Amazon and Hachette—one of the country’s top five book publishers—have resolved their long and bitter battle over book pricing on the internet, and the deal appears to be a big win for authors as well as publishers at a time when the internet is driving down the price of books.
Hachette says it can now set the prices on the ebooks it publishes on Amazon—something that Amazon, one of the biggest and most influential book sellers on the net, had sought to block in the past. “The new agreement will benefit Hachette authors for years to come,” Hachette CEO Michael Pietsch said in a statement. “It gives Hachette enormous marketing capability with one of our most important bookselling partners.”

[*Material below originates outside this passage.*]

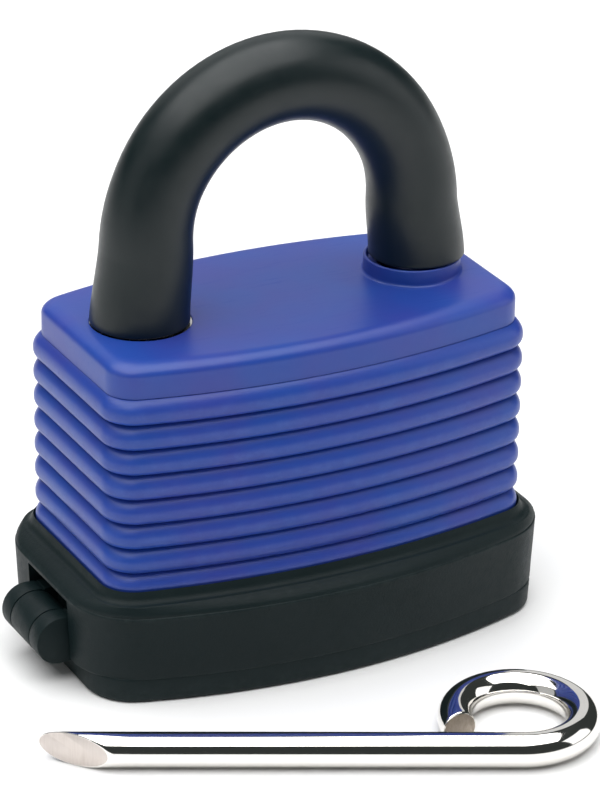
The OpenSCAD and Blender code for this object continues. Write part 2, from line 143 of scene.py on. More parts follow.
class Skin:
    """Points in millimetres, faces and a value per point for rub wear and painted edge highlight, which
    become one mesh object.
    """

    def __init__(self):
        self.points = []
        self.wear = []
        self.faces = []
        self.marked = {}

    def ring(self, points, wear=0.0):
        first = len(self.points)
        self.points.extend(Vector(p) for p in points)
        self.wear.extend([wear] * len(points))
        return list(range(first, first + len(points)))

    def flat_ring(self, points, z, wear=0.0):
        return self.ring([(x, y, z) for x, y in points], wear)

    def bridge(self, a, b):
        """Quads between two closed rings of equal length, facing outwards if anticlockwise with b above a."""
        n = len(a)
        for i in range(n):
            j = (i + 1) % n
            self.faces.append((a[i], a[j], b[j], b[i]))

    def stack(self, rings):
        for a, b in zip(rings, rings[1:]):
            self.bridge(a, b)
        return rings[-1]

    def fill(self, outer, holes=(), up=True, slot=0):
        """Flat face inside the outer ring and outside the hole rings."""
        loops = [outer, *holes]
        flat = [i for loop in loops for i in loop]
        centre = sum((self.points[i] for i in outer), Vector()) / len(outer)
        normal = Vector()
        for i in range(len(outer)):
            normal += (self.points[outer[i - 1]] - centre).cross(self.points[outer[i]] - centre)
        normal.normalize()
        turn = normal.rotation_difference(Vector((0, 0, 1)))
        shapes = [[(turn @ (self.points[i] - centre)).to_2d().to_3d() for i in loop] for loop in loops]
        for tri in tessellate_polygon(shapes):
            a, b, c = (flat[i] for i in tri)
            facing = (self.points[b] - self.points[a]).cross(self.points[c] - self.points[a])
            if facing.length < SLIVER:
                continue
            if (facing.dot(normal) > 0) != up:
                a, b, c = c, b, a
            self.marked[len(self.faces)] = slot
            self.faces.append((a, b, c))

    def build(self, name, sharp=SMOOTH_BELOW, place=None):
        """The mesh object, smooth but for edges sharper than that many degrees."""
        mesh = bpy.data.meshes.new(name)
        place = place or Matrix()
        mesh.from_pydata([(place @ p) * MM for p in self.points], [], self.faces)
        for i, slot in self.marked.items():
            mesh.polygons[i].material_index = slot
        # Per-point value that paints edges paler: partly rub wear, partly painted highlight.
        wear = mesh.attributes.new("wear", "FLOAT", "POINT")
        wear.data.foreach_set("value", self.wear)
        mesh.validate()
        return finish_mesh(mesh, name, sharp)


def finish_mesh(mesh, name, sharp):
    """Welds and smooths the mesh, points its faces outwards and puts it in the scene."""
    work = bmesh.new()
    work.from_mesh(mesh)
    bmesh.ops.remove_doubles(work, verts=work.verts, dist=WELD_M)
    bmesh.ops.recalc_face_normals(work, faces=work.faces)
    work.to_mesh(mesh)
    work.free()
    mesh.shade_smooth()
    mesh.set_sharp_from_angle(angle=math.radians(sharp))
    piece = bpy.data.objects.new(name, mesh)
    bpy.context.scene.collection.objects.link(piece)
    return piece


def arc(radius, start, end, steps):
    """(across, up) offsets along an arc round the origin, angles in degrees."""
    for i in range(steps + 1):
        a = math.radians(start + (end - start) * i / steps)
        yield radius * math.cos(a), radius * math.sin(a)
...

On Thursday morning, Amazon and Hachette announced that they have reached a new multi-year agreement for both ebook and print book sales. The two companies did not disclose the details of the deal, but both sides say they are amenable to the terms. The new ebook terms will go into effect early next year. Amazon, which had stopped selling some of Hachette’s titles and forcibly delayed the delivery of others, will reinstate the book publisher’s entire catalog.

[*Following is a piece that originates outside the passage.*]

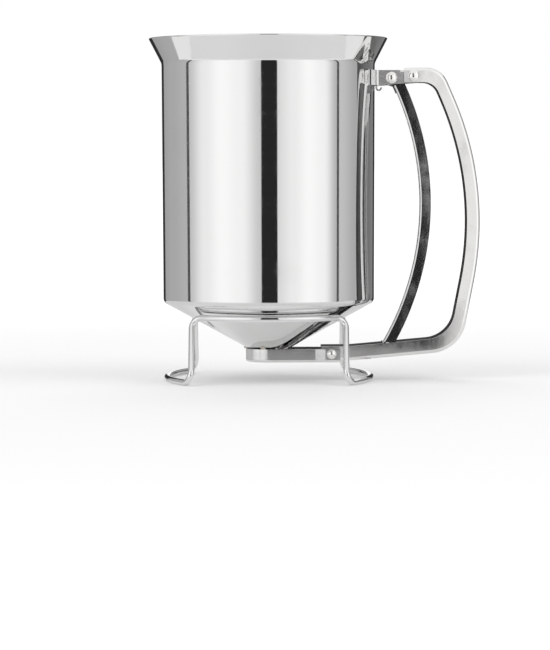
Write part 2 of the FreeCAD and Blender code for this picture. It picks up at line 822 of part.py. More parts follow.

Amazon controls around 50 percent—or more—of all U.S. book sales according to estimates. Though it didn’t create the first e-reader on the market, it was also a major player to build the ebook business in the U.S. after its hugely successful launch of the first Kindle back in 2007. But after the launch of Apple’s iBooks, with support from five of the world’s six largest publishers, Amazon’s market share took a dive.
“We are pleased with this new agreement,” reads a statement from Amazon in the wake the Hachette deal. “It includes specific financial incentives for Hachette to deliver lower prices, which we believe will be a great win for readers and authors alike.”